Thank you for the help.
You are absolutely welcome, and I do mean that absolutely unironically. I hope with a bit more practice and an open mind to alternative workflows that things really do start to come together more fluidly for you.
And of course that we find a Really Nice Complete Solution for the next generation of title tools.
Thanks, I meant mine sincerely too.
I mean, I’ll continue using Kdenlive. No hard feelings. I’ll keep what you said in mind about future threads / conversations.
Hello – I agree a good Titler function would be a great improvement. I think time on this would be more important than all of the sub-title work. When I used to edit on tape, my titler was an important piece of equipment (and cost a lot).
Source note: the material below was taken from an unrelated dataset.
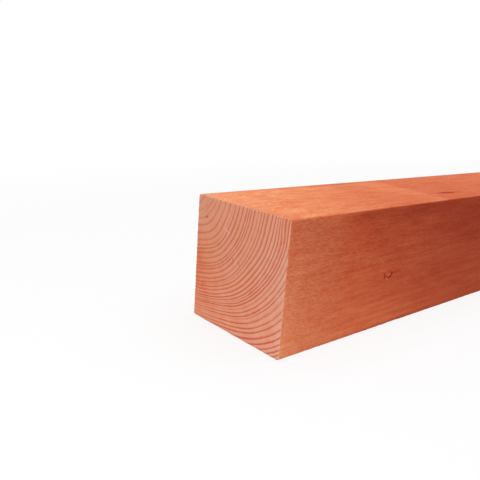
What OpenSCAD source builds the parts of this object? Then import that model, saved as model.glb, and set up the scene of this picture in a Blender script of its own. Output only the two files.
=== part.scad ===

A good titler would save so much time and improve the quality and professional look of our projects. Cheers ===
They are two independent things with entirely different use cases and shouldn’t be conflated or confused with each other.
You shouldn’t be using closed caption subtitles as a replacement for a proper titler, and you can’t use ‘titles’ as a replacement for closed caption subtitles.
Personally, I have a need for both, and a major patch in progress to significantly improve subtitle handling. I’ve been a bit hijacked by other projects I need to get finished first, but I hope to complete land that before too much longer.
A good titler would save so much time and improve the quality and professional look of our projects
I absolutely agree and feel the same - which is why I think this needs more than just some dabbling around the edges with “UI improvements”. Modern titles are so much more than just “slap some text over the top and maybe make it scroll” - doing them well really is an entire (ongoing research and development) project all of its own, and I think we’ll get the best results by figuring out who is already doing that well and leading in that space, and finding a good way to seamlessly interoperate with that.